Your task :: Only the lines from the one with "Model this object" through the one with "const roundSteps = [0.22, 0.55];" are to be restated, word for word, with both of them included.

** start Recorded information **

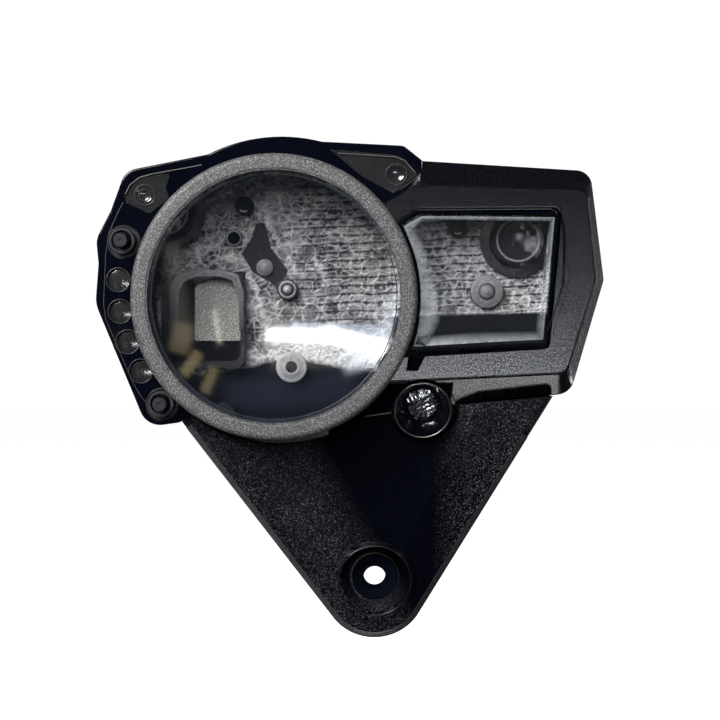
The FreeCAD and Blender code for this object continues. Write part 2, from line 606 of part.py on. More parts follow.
# ================================================================ lower shroud
def shroud_slab(offset):
    """Everything behind the shroud's sloping face, moved back by offset."""
    (z0, y0), (z1, y1) = SHROUD_TOP, SHROUD_LOW
    slope = (y1 - y0) / (z1 - z0)
    points = [V(-SLAB_HALF, y0 + slope * (z - z0) + offset, z) for z in SLAB]
    points += [V(-SLAB_HALF, -Y_RING, z) for z in reversed(SLAB)]
    return Part.Face(Part.makePolygon(points + [points[0]])).extrude(V(2 * SLAB_HALF, 0, 0))


def face_y(z):
    """Depth of the sloping face at height z."""
    (z0, y0), (z1, y1) = SHROUD_TOP, SHROUD_LOW
    return y0 + (y1 - y0) / (z1 - z0) * (z - z0)


def on_slope_edge(edge):
    """True for the long edges between the sloping face and the side walls."""
    centre, box = edge.CenterOfMass, edge.BoundBox
    return abs(centre.y - face_y(centre.z)) < 1.5 and box.YMax - box.YMin > 0.1 and edge.Length > 45


def valley(lower_by):
    """Tapering trough down the middle of the sloping face."""
    wires = []
    for z, floor0, floor1, brim0, brim1, depth in (VALLEY_TOP, VALLEY_LOW):
        y = face_y(z) + lower_by
        side0 = (brim0 - floor0) / depth * VALLEY_BRIM
        side1 = (brim1 - floor1) / depth * VALLEY_BRIM
        points = [V(floor0, y + depth, z), V(floor1, y + depth, z), V(brim1 + side1, y - VALLEY_BRIM, z),
                  V(brim0 + side0, y - VALLEY_BRIM, z)]
        wires.append(Part.makePolygon(points + [points[0]]))
    return Part.makeLoft(wires, True, True)


def shroud_shell():
    """Hollow triangle with the valley pressed into its sloping face."""
    outer = prism(SHROUD_OUTLINE, Y_RING - OVER, SHROUD_BACK_Y).common(shroud_slab(0))
    outer = rounded(outer, SHROUD_EDGE_R, on_slope_edge).cut(valley(0))
    hollow = prism(inset(SHROUD_OUTLINE, SHROUD_WALL), Y_RING, SHROUD_BACK_Y + OVER)
    hollow = hollow.common(shroud_slab(SHROUD_WALL))
    return outer.cut(hollow.cut(valley(SHROUD_WALL + VALLEY_RIB)))


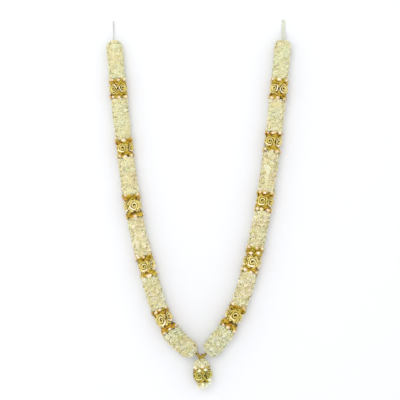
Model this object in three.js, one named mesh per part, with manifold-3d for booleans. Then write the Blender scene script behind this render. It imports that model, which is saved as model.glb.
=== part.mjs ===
// Flower garland laid flat: two strands of cream florets and gold rose bands that meet
// in a point, with a small pendant below. Millimetres, +Z up, the surface at z = 0.
import * as THREE from 'three';
import { mergeVertices } from 'three/addons/utils/BufferGeometryUtils.js';
import Module from 'manifold-3d';

const wasm = await Module();
wasm.setup();

// The strands, strung on a thread
const axisHeight = 17.6;
const pressedHeight = 2;
const seatGap = 0.3;
const threadRadius = 1.2;
const threadStep = 24;
const boreRadius = 2.3;
const boreStep = 24;
const boreSides = 6;

// Cream floret relief: throats, petal tips and the gaps between petals
const throatRadius = 16;
const tipRadius = 20.3;
const gapRadius = 18;
const floretsAround = 18;
const rowPitch = 8;
const petalCurl = 1.5;
const floretScatter = 0.7;
const turnScatter = 0.05;

// Plump buds that ring a cream length beside the gold. Each pair is an inset from the
// length's end and a radius: the buds' crests, the valleys between them, and both on the rim
const budsAround = 10;
const budCrest = [4.2, 21];
const budValley = [6, 14.6];
const rimCrest = [0.2, 14.6];
const rimValley = [0.8, 11.6];
const budReach = 9;
const besideBudGirth = 0.93;

// The strands' own rounded ends
const leftTopRound = 20;
const rightTopRound = 13;
const lowerRound = 14;
const capSides = 9;
const capInset = 1.2;
const capGirth = 0.36;
const roundSteps = [0.22, 0.55];

// Gold bands: a drum with a crown of pointed leaves at both ends. Each pair is an inset
// from the band's end and a height over the drum
const drumRadius = 15;
const drumWaist = 0.5;
const leafReach = 3.2;
const leafTipRadius = 20.4;
const leafGroove = [4.5, 0.4];
const leafRib = [5.5, 3];
const ribValley = [8, -1];
const leafUnderside = [1.9, -2];

// Ribbon roses round each gold band
const roseCount = 5;
const roseRadius = 11.6;
const roseRise = 1.6;
const roseRoot = 9;
const roseHeart = 2.6;

// Where each gold band starts and ends, measured down the strand from its top
const leftBands = [[92, 126], [224, 256.5], [347, 389.5], [484.5, 523.5], [606, 651]];
const rightBands = [[91, 128], [208.5, 244], [341, 375.5], [464.5, 513.5], [598.5, 646]];

// Each band's first rose: its angle round the strand in half turns, how far down the strand
// from the band's middle it sits, and its length along the strand over its width
const leftRoses = [[0.3, 0, 0.95], [0.58, 0, 0.95], [0.45, 0, 1.1], [0.6, 0, 1.05], [0.59, -2, 1.2]];
const rightRoses = [[0.3, 0, 1], [0.64, 0, 1], [0.6, 0, 1], [0.5, 5.5, 1.1], [0.48, -4, 1.15]];

// Centrelines seen from above, as two cubic curves each, from the top to the meeting point
const leftRoute = [
  [[-187, 385.2], [-173, 236], [-156, 29], [-118, -100.5]],
  [[-118, -100.5], [-96, -176], [-84.5, -265.5], [-6, -304.6]],
];
const rightRoute = [
  [[186.2, 385.2], [173, 234], [153, 41], [117, -105.5]],
  [[117, -105.5], [96, -189.5], [73, -254], [17, -305.5]],
];

// The knot's two twisted arms run from the strands' ends to its point
const leftArm = [[[-5.7, -304.8], [-1, -307.3], [2, -313.2], [4.6, -320.9]]];
const rightArm = [[[16.7, -305.8], [12, -309.5], [7.5, -313], [5.4, -320.9]]];
const armCrest = 4.4;
const armGroove = 2.9;
const armTwist = 3.2;
const armSteps = 6;
const armSides = 8;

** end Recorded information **

Answer to this exercise ::
Model this object in three.js, one named mesh per part, with manifold-3d for booleans. Then write the Blender scene script behind this render. It imports that model, which is saved as model.glb.
=== part.mjs ===
// Flower garland laid flat: two strands of cream florets and gold rose bands that meet
// in a point, with a small pendant below. Millimetres, +Z up, the surface at z = 0.
import * as THREE from 'three';
import { mergeVertices } from 'three/addons/utils/BufferGeometryUtils.js';
import Module from 'manifold-3d';

const wasm = await Module();
wasm.setup();

// The strands, strung on a thread
const axisHeight = 17.6;
const pressedHeight = 2;
const seatGap = 0.3;
const threadRadius = 1.2;
const threadStep = 24;
const boreRadius = 2.3;
const boreStep = 24;
const boreSides = 6;

// Cream floret relief: throats, petal tips and the gaps between petals
const throatRadius = 16;
const tipRadius = 20.3;
const gapRadius = 18;
const floretsAround = 18;
const rowPitch = 8;
const petalCurl = 1.5;
const floretScatter = 0.7;
const turnScatter = 0.05;

// Plump buds that ring a cream length beside the gold. Each pair is an inset from the
// length's end and a radius: the buds' crests, the valleys between them, and both on the rim
const budsAround = 10;
const budCrest = [4.2, 21];
const budValley = [6, 14.6];
const rimCrest = [0.2, 14.6];
const rimValley = [0.8, 11.6];
const budReach = 9;
const besideBudGirth = 0.93;

// The strands' own rounded ends
const leftTopRound = 20;
const rightTopRound = 13;
const lowerRound = 14;
const capSides = 9;
const capInset = 1.2;
const capGirth = 0.36;
const roundSteps = [0.22, 0.55];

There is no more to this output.